If the Constitution is in fact the Supreme Law of the land, why should it mean different things in different places.

This concept is most prevalent in First Amendment jurisprudence where obscenity law considers “contemporary community standards.”  Something may be obscene in Bismarck, North Dakota, but not obscence in San Francisco, California based on some nebulous concept of local standards.

This is clearly correct under modern First Amendment Supreme Court jurisprudence, but is it correct constitutionally? Does the Constitution permit the rights of a citizen of North Dakota to free speech to differ from the rights of a Californian? Does this seem right.

The Government takes full advantage of these different standards, and frequently prosecute obscenity trials in more socially conservative areas. See this Volokh post on the Obama Administration shifting away from this tactic.

Another common application of this doctrine pervades gun control laws. Pundits frequently argue that Chicago needs different gun laws than Cheyenne. Candidate Obama frequently made this point on the campaign trail. Heller seems to adopt this notion. But why?
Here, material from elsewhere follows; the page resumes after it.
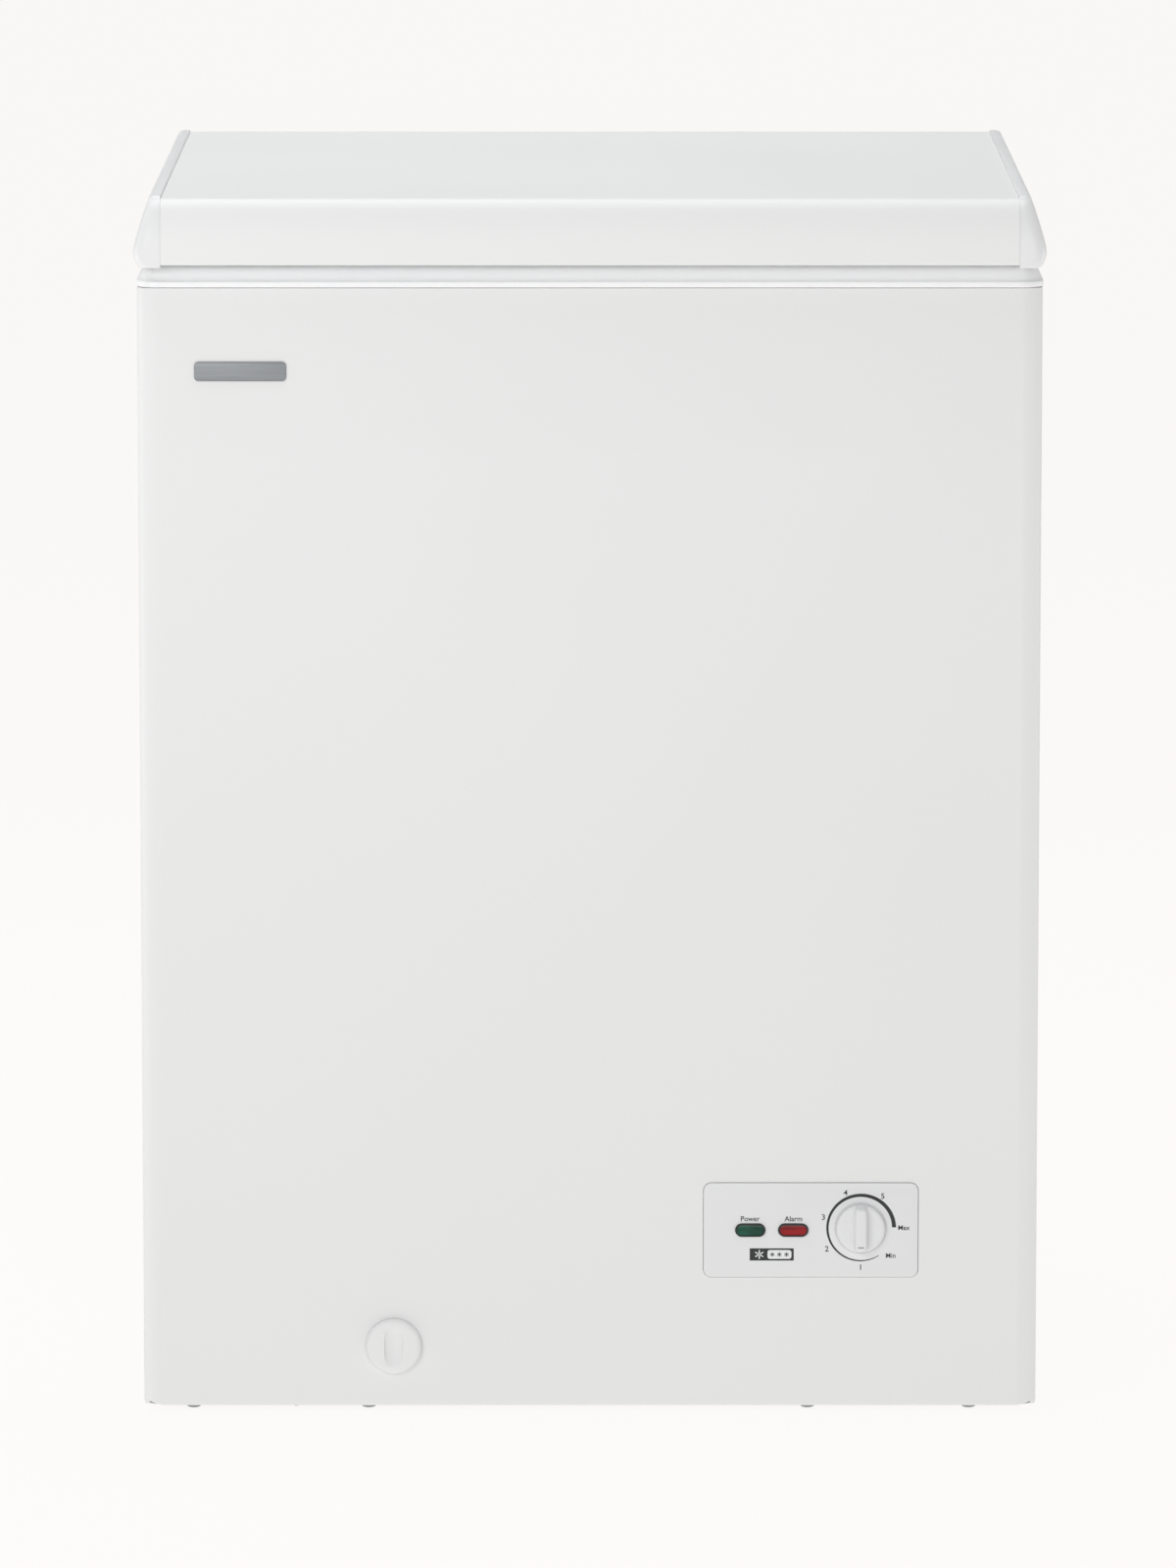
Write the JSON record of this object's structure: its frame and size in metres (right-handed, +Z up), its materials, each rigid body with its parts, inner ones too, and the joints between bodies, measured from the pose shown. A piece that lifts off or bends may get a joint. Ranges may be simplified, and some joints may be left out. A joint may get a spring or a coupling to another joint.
{
  "type": "chest freezer",
  "caption": "Small top-opening chest freezer: painted box with a hinged insulated lid, stepped liner, sliding wire basket, thermostat knob, indicator lamps and drain cap.",
  "frame": {"origin": "on the floor, under the middle of the whole object's bounding box", "axes": "+Z up, -Y out of the front with the control panel, +X to the right as seen from the front"},
  "size_m": [0.622, 0.559, 0.845],
  "materials": {
    "white_paint": "gloss",
    "white_plastic": "satin",
    "grey_plastic": "matte",
    "aluminium_liner": "satin",
    "polyurethane_foam": "matte",
    "copper_tube": "satin",
    "black_paint": "satin",
    "black_plastic": "matte",
    "zinc_plated_steel": "satin",
    "white_rubber": "matte",
    "dark_rubber": "matte",
    "green_lens": "gloss",
    "red_lens": "gloss",
    "satin_badge": "satin",
    "coated_wire": "gloss"
  },
  "bodies": {
    "cabinet": {"outer_wrap": "white_paint", "hinge_base_left": "white_paint", "hinge_base_right": "white_paint", "rear_panel": "zinc_plated_steel", "base_pan": "zinc_plated_steel", "compressor_mount_plate": "zinc_plated_steel", "thermostat_body": "zinc_plated_steel", "thermostat_spindle": "zinc_plated_steel", "hinge_pin_left": "zinc_plated_steel", "hinge_pin_right": "zinc_plated_steel", "glide_front_outer_left": "grey_plastic", "glide_front_inner_left": "grey_plastic", "glide_front_inner_right": "grey_plastic", "glide_front_outer_right": "grey_plastic", "glide_rear_left": "grey_plastic", "glide_rear_right": "grey_plastic", "drain_spout": "grey_plastic", "rear_grille": "grey_plastic", "control_box": "grey_plastic", "top_collar": "white_plastic", "control_fascia": "white_plastic", "tank_liner": "aluminium_liner", "evaporator_coil": "aluminium_liner", "foam_core": "polyurethane_foam", "condenser_coil": "copper_tube", "filter_drier": "copper_tube", "suction_tube": "copper_tube", "discharge_tube": "copper_tube", "capillary_tube": "copper_tube", "compressor_shell": "black_paint", "compressor_grommet_front_left": "dark_rubber", "compressor_grommet_front_right": "dark_rubber", "compressor_grommet_rear_left": "dark_rubber", "compressor_grommet_rear_right": "dark_rubber", "start_relay_cover": "black_plastic", "cord_gland": "black_plastic", "wiring_harness": "black_plastic", "power_lamp": "green_lens", "alarm_lamp": "red_lens", "name_plate": "satin_badge"},
    "lid": {"lid_top_skin": "white_paint", "lid_rear_rail": "white_plastic", "lid_end_cap_right": "white_plastic", "lid_end_cap_left": "white_plastic", "lid_foam": "polyurethane_foam", "lid_inner_liner": "white_plastic", "lid_gasket": "white_rubber", "hinge_leaf_left": "white_paint", "hinge_leaf_right": "white_paint"},
    "thermostat_knob": {"thermostat_knob": "white_plastic"},
    "drain_cap": {"drain_cap": "white_plastic"},
    "drain_plug": {"drain_plug": "white_rubber"},
    "basket": {"basket_floor": "coated_wire", "basket_wall_front": "coated_wire", "basket_wall_rear": "coated_wire", "basket_wall_left": "coated_wire", "basket_wall_right": "coated_wire"},
    "hanger_front": {"basket_hanger_front": "coated_wire"},
    "hanger_rear": {"basket_hanger_rear": "coated_wire"}
  },
  "joints": [
    {"name": "lid_hinge", "type": "hinge", "parent": "cabinet", "child": "lid", "pos_m": [0, 0.271, 0.793], "axis": [-1, 0, 0], "range_deg": [0, 80]},
    {"name": "thermostat_turn", "type": "hinge", "parent": "cabinet", "child": "thermostat_knob", "pos_m": [0.1871, -0.2686, 0.1307], "axis": [0, -1, 0], "range_deg": [-269, 47]},
    {"name": "drain_cap_pull", "type": "slide", "parent": "cabinet", "child": "drain_cap", "axis": [0, -1, 0], "range_m": [0, 0.03]},
    {"name": "drain_plug_pull", "type": "slide", "parent": "cabinet", "child": "drain_plug", "axis": [0, 0, 1], "range_m": [0, 0.04]},
    {"name": "basket_slide", "type": "slide", "parent": "cabinet", "child": "basket", "axis": [1, 0, 0], "range_m": [0, 0.24]},
    {"name": "hanger_front_fold", "type": "hinge", "parent": "basket", "child": "hanger_front", "pos_m": [-0.133, -0.19125, 0.733], "axis": [-1, 0, 0], "range_deg": [0, 100]},
    {"name": "hanger_rear_fold", "type": "hinge", "parent": "basket", "child": "hanger_rear", "pos_m": [-0.133, 0.18325, 0.733], "axis": [1, 0, 0], "range_deg": [0, 100]}
  ]
}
Where in the Second Amendment is there a carve-out for local concerns.

Does the Fourth, Fifth, or Sixth Amendment mean something different in New York or Los Angeles? All other rights seem to be universal, except the First and Second Amendments. These are two of my favorite liberties, so this is troubling.

As an aside, it strikes me that one could make a plausible argument that the “contemporary community standards” test for obscenity violates the Equal Protection Clause to the extent that it necessarily results in different determinations of what is obscene, depending upon locale. Yes, I know that geographic location is not a suspect class, but I see no reason why it couldn’t be, especially when it results in rather arbitrary distinctions as to what is or is not criminal under Federal Law.